聞けばアライヘルメットの社長以下スタッフの方々は、普段の街乗りからツーリングに至るまで、徹底的にバイクを楽しむ「バイク乗り集団」らしい。日々バイクと接することで、「こんなモノがあったらいいな」などの要求や疑問が生まれ、そこから新製品開発がスタートしていることが想像できる。
そしてこの『プロシェードシステム』において、最も感心させられたのは、既存のアライのフルフェイスヘルメットに加工することなく、シールド交換だけで装着できるという点である。この辺りも「バイク乗り集団」だからこその配慮だと思われる。
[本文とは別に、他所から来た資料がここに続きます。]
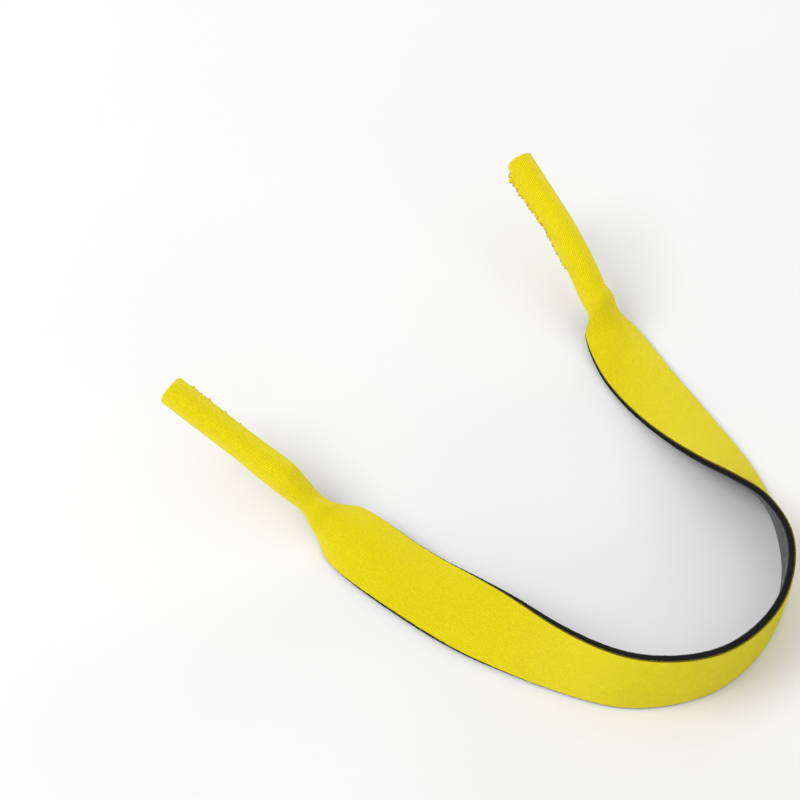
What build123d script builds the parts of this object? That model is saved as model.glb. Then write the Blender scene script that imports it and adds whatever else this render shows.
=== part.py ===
from build123d import *
import math
import os

os.makedirs("parts", exist_ok=True)

# Eyeglass retainer strap: one long bonded strip (yellow knit, black foam, grey lining) lying on a table
# in a U. Its middle stands on its lower edge; towards each end it rolls over until the yellow face is up,
# is gathered into a narrow neck and closed by a stitched seam into a sleeve for a temple tip.
# Frame: +Y from the loop's end towards the sleeve mouths, +Z up, X across, table at Z = 0.

# ---- driving dimensions (mm) ----
strip_t = 2.2          # whole laminate
face_t = 0.42          # yellow knit
lining_t = 0.32        # grey knit
ply_gap = 0.03         # bond line left open between two plies
strip_w = 20.5         # flat width of the strip
sleeve_r = 3.45        # mid-ply radius of a closed sleeve: bore radius 2.35, outside radius 4.55
slit = 354.0           # degrees the strip is curled in a sleeve
closed_arc = math.radians(344.0)   # degrees of ply round a sleeve, the rest is the stitched butt seam
thread_r = 0.32
stitch_pitch = 3.0
stitch_reach = 0.95    # how far a stitch crosses to each side of the seam
seam_length = 40.0
section_step = 6.0     # spacing of loft sections along the strip
sleeve_step = 3.0
neck_step = 2.2        # closer sections where the strip is gathered
centre_x = 0.7         # puts the bounding box centre on the Z axis
centre_y = -83.2

# ---- the strip, from the left mouth round the loop to the right mouth ----
# kind, x, y, z, roll, arc, width
# "tube": x, y, z is the centre of the closed section.  "rest": x, y is the strip's mid-line and z how far
# its lowest edge is held above the table.  roll: 90 = yellow face up, 0 = yellow face outwards.
# arc: degrees the section is curled.  width: flat width of the section.
tube_w = sleeve_r * math.radians(slit)
rows = [
    ("tube", -73.6, 165.1, 29.1, 20, slit, tube_w),
    ("tube", -66.82, 141.7, 20.09, 20, slit, tube_w),
    ("tube", -66.3, 139.9, 19.4, 20, slit, tube_w),
    ("tube", -64.5, 133.2, 16.9, 32, slit, 22.8),
    ("tube", -62.6, 126.3, 14.2, 46, slit, 23.0),
    ("tube", -61.3, 120.9, 11.1, 58, 348, 18.0),
    ("tube", -60.4, 117.0, 8.8, 62, 325, 15.2),
    ("tube", -60.1, 113.4, 7.6, 64, 255, 16.2),
    ("rest", -60.4, 109.4, 0.7, 66, 172, 19.0),
    ("rest", -59.4, 104.8, 0.2, 68, 126, 20.6),
    ("rest", -58.4, 99.8, 0.0, 71, 90, 20.9),
    ("rest", -57.0, 93.8, 0.0, 75, 66, 20.9),
    ("rest", -55.2, 85.6, 0.0, 79, 48, 20.8),
    ("rest", -52.8, 73.8, 0.0, 77, 34, 20.8),
    ("rest", -50.2, 59.8, 0.0, 60, 20, strip_w),
    ("rest", -47.4, 47.4, 0.0, 40, 12, strip_w),
    ("rest", -44.0, 35.8, 0.0, 26, 8, strip_w),
    ("rest", -32.9, 15.2, 0.0, 13, 6, strip_w),
    ("rest", -12.7, 2.2, 0.0, 5, 6, strip_w),
    ("rest", 11.0, 2.3, 0.0, 3, 6, strip_w),
    ("rest", 31.6, 14.4, 0.0, 12, 6, strip_w),
    ("rest", 38.2, 24.9, 0.0, 25, 6, strip_w),
    ("rest", 42.0, 35.8, 0.0, 43, 10, strip_w),
    ("rest", 44.8, 47.2, 0.0, 60, 16, strip_w),
    ("rest", 47.0, 59.3, 0.0, 73, 22, 20.8),
    ("rest", 49.4, 72.0, 0.0, 83, 26, 21.4),
    ("rest", 52.0, 84.0, 0.0, 88, 32, 21.8),
    ("rest", 54.4, 92.5, 0.0, 89, 42, 21.8),
    ("rest", 56.9, 99.4, 0.2, 87, 64, 21.2),
    ("rest", 59.3, 105.0, 1.2, 83, 118, 20.6),
    ("rest", 60.4, 109.4, 3.0, 78, 186, 19.6),
    ("tube", 60.4, 113.4, 10.6, 72, 265, 19.8),
    ("tube", 60.6, 117.5, 13.3, 64, 318, 20.8),
    ("tube", 61.6, 121.6, 16.0, 56, 344, 22.4),
    ("tube", 63.1, 127.0, 18.9, 44, slit, 22.8),
    ("tube", 64.9, 133.9, 21.8, 32, slit, 22.8),
    ("tube", 66.498, 139.585, 24.1, 20, slit, tube_w),
    ("tube", 66.9, 141.4, 24.65, 20, slit, tube_w),
    ("tube", 72.13, 165.0, 31.8, 20, slit, tube_w),
]


def basis(tangent, roll):
    """Width direction and yellow-side normal of a section whose plane is square to the tangent."""
    side = tangent.cross(Vector(0, 0, 1)).normalized()
    up = side.cross(tangent)
    c = math.cos(math.radians(roll))
    s = math.sin(math.radians(roll))
    return up * c - side * s, side * c + up * s


def lowest(width_dir, normal, arc, width):
    """Lowest Z of a curled section, measured from its mid-line point."""
    radius = width / arc
    heights = []
    for i in range(-10, 11):
        a = arc * i / 20
        for r in (radius - strip_t / 2, radius + strip_t / 2):
            heights.append(r * math.sin(a) * width_dir.Z + (r * math.cos(a) - radius) * normal.Z)
    return min(heights)


def tangents(points):
    """Direction of the strip at each point, from its two neighbours."""
    out = []
    for i in range(len(points)):
        a = points[max(i - 1, 0)]
        b = points[i]
        c = points[min(i + 1, len(points) - 1)]
        la = max((b - a).length, 1e-9)
        lc = max((c - b).length, 1e-9)
        out.append(((b - a) * (lc / la) + (c - b) * (la / lc)).normalized())
    return out


def solve_rows():
    """Mid-line point, width direction, normal, arc and width of every row."""
    points = [Vector(x + centre_x, y + centre_y, z if kind == "tube" else 5.0) for kind, x, y, z, *_ in rows]
    for _ in range(3):
        solved = []
        for point, tangent, (kind, x, y, z, roll, arc_deg, width) in zip(points, tangents(points), rows):
            arc = math.radians(arc_deg)
            width_dir, normal = basis(tangent, roll)
            if kind == "tube":
                mid = point + normal * (width / arc)
            else:
                mid = Vector(point.X, point.Y, z - lowest(width_dir, normal, arc, width))
            solved.append((mid, width_dir, normal, arc, width))
        points = [p if row[0] == "tube" else s[0] for p, s, row in zip(points, solved, rows)]
    return solved


solved = solve_rows()
marks = [0.0]
for i in range(1, len(solved)):
    marks.append(marks[-1] + (solved[i][0] - solved[i - 1][0]).length)
strap_length = marks[-1]


def blend_rows(pick, s):
    """Smooth value at distance s along the strip, from the rows on either side."""
    i = 0
    while i < len(marks) - 2 and s > marks[i + 1]:
        i += 1
    values = [pick(row) for row in solved]

    def slope(k):
        lo = max(k - 1, 0)
        hi = min(k + 1, len(marks) - 1)
        if lo == k:
            return (values[hi] - values[k]) * (1 / (marks[hi] - marks[k]))
        if hi == k:
            return (values[k] - values[lo]) * (1 / (marks[k] - marks[lo]))
        da = marks[k] - marks[lo]
        dc = marks[hi] - marks[k]
        fore = (values[hi] - values[k]) * (1 / dc)
        back = (values[k] - values[lo]) * (1 / da)
        return (back * dc + fore * da) * (1 / (da + dc))

    span = marks[i + 1] - marks[i]
    t = (s - marks[i]) / span
    h0 = 2 * t ** 3 - 3 * t ** 2 + 1
    h1 = t ** 3 - 2 * t ** 2 + t
    h2 = -2 * t ** 3 + 3 * t ** 2
    h3 = t ** 3 - t ** 2
    return values[i] * h0 + slope(i) * (h1 * span) + values[i + 1] * h2 + slope(i + 1) * (h3 * span)


def station(s):
    """The section at distance s: centre of curl, width direction, normal, mid radius, arc."""
    mid = blend_rows(lambda row: row[0], s)
    width_dir = blend_rows(lambda row: row[1], s).normalized()
    normal = blend_rows(lambda row: row[2], s)
    normal = (normal - width_dir * normal.dot(width_dir)).normalized()
    arc = blend_rows(lambda row: row[3], s)
    width = blend_rows(lambda row: row[4], s)
    sink = mid.Z + lowest(width_dir, normal, arc, width)
    if sink < 0:
        mid = mid - Vector(0, 0, sink)
    radius = width / arc
    return mid - normal * radius, width_dir, normal, radius, arc


def ply_outline(radius, arc, low, high):
    """Curled cross-section of one ply between two offsets from the mid-ply."""
    def at(r, a):
        return (r * math.sin(a), r * math.cos(a))

    def along(a):
        return (math.cos(a), -math.sin(a))

    steps = 6
    turns = [arc * (i / steps - 0.5) for i in range(steps + 1)]
    outer = [at(radius + high, a) for a in turns]
    inner = [at(radius + low, a) for a in turns]
    top = Spline(*outer, tangents=[along(turns[0]), along(turns[-1])])
    bottom = Spline(*inner, tangents=[along(turns[0]), along(turns[-1])])
    Line(top @ 0, bottom @ 0)
    Line(top @ 1, bottom @ 1)


def ply_arcs(radius, arc, low, high):
    """The same cross-section from true arcs, for a sleeve and its round bore."""
    start = 90 - math.degrees(arc) / 2
    outer = CenterArc((0, 0), radius + high, start, math.degrees(arc))
    inner = CenterArc((0, 0), radius + low, start, math.degrees(arc))
    Line(outer @ 0, inner @ 0)
    Line(outer @ 1, inner @ 1)


# ---- regions of the strip: where it stays stiff and where it flexes ----
neck_l = (marks[5], marks[8])
neck_r = (marks[30], marks[33])
bend_l = (marks[16], marks[17])
bend_r = (marks[19] + 12.0, marks[21])
regions = [
    ("left_sleeve", 0.0, neck_l[0]),
    ("left_neck", neck_l[0], neck_l[1]),
    ("left_branch", neck_l[1], bend_l[0]),
    ("left_bend", bend_l[0], bend_l[1]),
    ("loop", bend_l[1], bend_r[0]),
    ("right_bend", bend_r[0], bend_r[1]),
    ("right_branch", bend_r[1], neck_r[0]),
    ("right_neck", neck_r[0], neck_r[1]),
    ("right_sleeve", neck_r[1], strap_length),
]
half = strip_t / 2
plies = [
    ("face", half - face_t, half),
    ("core", -half + lining_t + ply_gap, half - face_t - ply_gap),
    ("lining", -half, -half + lining_t),
]


def section_plane(s):
    """Plane of the section at distance s, with its radius and arc."""
    centre, width_dir, normal, radius, arc = station(s)
    plane = Plane(origin=centre, x_dir=width_dir, z_dir=width_dir.cross(normal))
    return plane, radius, min(arc, closed_arc)


for region, start, end in regions:
    sleeve = region.endswith("sleeve")
    if region == "left_sleeve":
        mouth = start
        start = marks[1]
    if region == "right_sleeve":
        mouth = end
        end = marks[-2]
    step = section_step
    if sleeve:
        step = sleeve_step
    if region.endswith("neck"):
        step = neck_step
    count = round((end - start) / step)
    sections = [section_plane(start + (end - start) * i / count) for i in range(count + 1)]
    if sleeve:
        near = 0 if region == "left_sleeve" else -1
        mouth_plane, mouth_radius, mouth_arc = section_plane(mouth)
        inward = mouth_plane.z_dir
        if inward.dot(sections[near][0].origin - mouth_plane.origin) < 0:
            inward = -inward
        straight = abs(mouth - (start if near == 0 else end))
        root_plane = Plane(origin=mouth_plane.origin + inward * straight, x_dir=mouth_plane.x_dir,
                           z_dir=mouth_plane.z_dir)
        sections[near] = (root_plane, mouth_radius, mouth_arc)
    outline = ply_arcs if sleeve else ply_outline
    for ply, low, high in plies:
        with BuildPart() as strip:
            for plane, radius, arc in sections:
                with BuildSketch(plane):
                    with BuildLine():
                        outline(radius, arc, low, high)
                    make_face()
            loft()
            if sleeve:
                with BuildSketch(mouth_plane):
                    with BuildLine():
                        outline(mouth_radius, mouth_arc, low, high)
                    make_face()
                extrude(amount=straight, dir=inward)
        strip.part.label = f"{region}_{ply}"
        export_step(strip.part, f"parts/{region}_{ply}.step")


# ---- whip-stitched seam thread along the inner side of each sleeve ----
def seam_path(s_mouth, direction):
    """Zigzag across the seam, standing just clear of the knit."""
    points = []
    count = int(seam_length / stitch_pitch)
    for i in range(2 * count + 1):
        centre, width_dir, normal, radius, arc = station(s_mouth + direction * (2.5 + i * stitch_pitch / 2))
        reach = radius + half + thread_r + 0.14
        a = math.pi + (1 if i % 2 else -1) * stitch_reach / reach
        points.append(centre + width_dir * (reach * math.sin(a)) + normal * (reach * math.cos(a)))
    return points


for side, s_mouth, direction in (("left", 0.0, 1), ("right", strap_length, -1)):
    stitches = seam_path(s_mouth, direction)
    with BuildPart() as thread:
        with BuildLine() as zigzag:
            Polyline(*stitches)
        with BuildSketch(Plane(origin=stitches[0], z_dir=stitches[1] - stitches[0])):
            Circle(thread_r)
        sweep(transition=Transition.ROUND)
    thread.part.label = f"{side}_seam_thread"
    export_step(thread.part, f"parts/{side}_seam_thread.step")
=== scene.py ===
import math

import bpy
import numpy as np
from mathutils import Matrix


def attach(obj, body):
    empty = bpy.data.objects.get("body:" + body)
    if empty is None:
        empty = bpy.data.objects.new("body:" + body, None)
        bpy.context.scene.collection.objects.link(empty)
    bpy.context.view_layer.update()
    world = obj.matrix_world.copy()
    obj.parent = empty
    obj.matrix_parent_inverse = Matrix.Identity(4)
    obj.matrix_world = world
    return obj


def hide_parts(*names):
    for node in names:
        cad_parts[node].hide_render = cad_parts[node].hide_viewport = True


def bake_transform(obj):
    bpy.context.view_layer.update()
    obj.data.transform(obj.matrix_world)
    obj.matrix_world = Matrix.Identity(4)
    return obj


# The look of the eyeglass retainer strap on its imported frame: a strip of yellow knit, black foam and grey
# knit lining, lying in a U, with whip-stitched sleeves at both ends. Lengths are in millimetres until a
# mesh is made, and the frame is the CAD frame: table at Z = 0, +Y towards the sleeve mouths.

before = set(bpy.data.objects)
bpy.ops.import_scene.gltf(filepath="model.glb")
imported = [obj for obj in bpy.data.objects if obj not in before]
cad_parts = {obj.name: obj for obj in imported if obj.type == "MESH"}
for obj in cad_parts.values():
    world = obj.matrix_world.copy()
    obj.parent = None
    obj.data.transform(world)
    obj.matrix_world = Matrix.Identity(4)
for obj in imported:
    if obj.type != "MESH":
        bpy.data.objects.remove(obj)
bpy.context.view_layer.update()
MM = 0.001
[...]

そもそもヘルメットの第一義が安全性であるのは間違いない。しかしそれだけでは、ヘルメットは進化してこなかったはずだ。真の安全性を追求する企業姿勢があったからこそ、利便性を求めたオプションパーツが生まれて来た。そして、ヘルメットの可能性を広げてきたから、この製品が誕生したのだろう。
最後にひとつ、別売の『SAIブローピンロックシート』は必需品であることをお伝えしたい。雨天時や湿度の高いトンネル内を走行すると急にシールドが曇ることがある。通常のシールドであれば少し開けることで曇り具合を調節していたが、安全性を損なわぬためにも、ぜひとも装着していただきたい。ツーリングシーンで『プロシェードシステム』を最大限に活用してもらいたいから。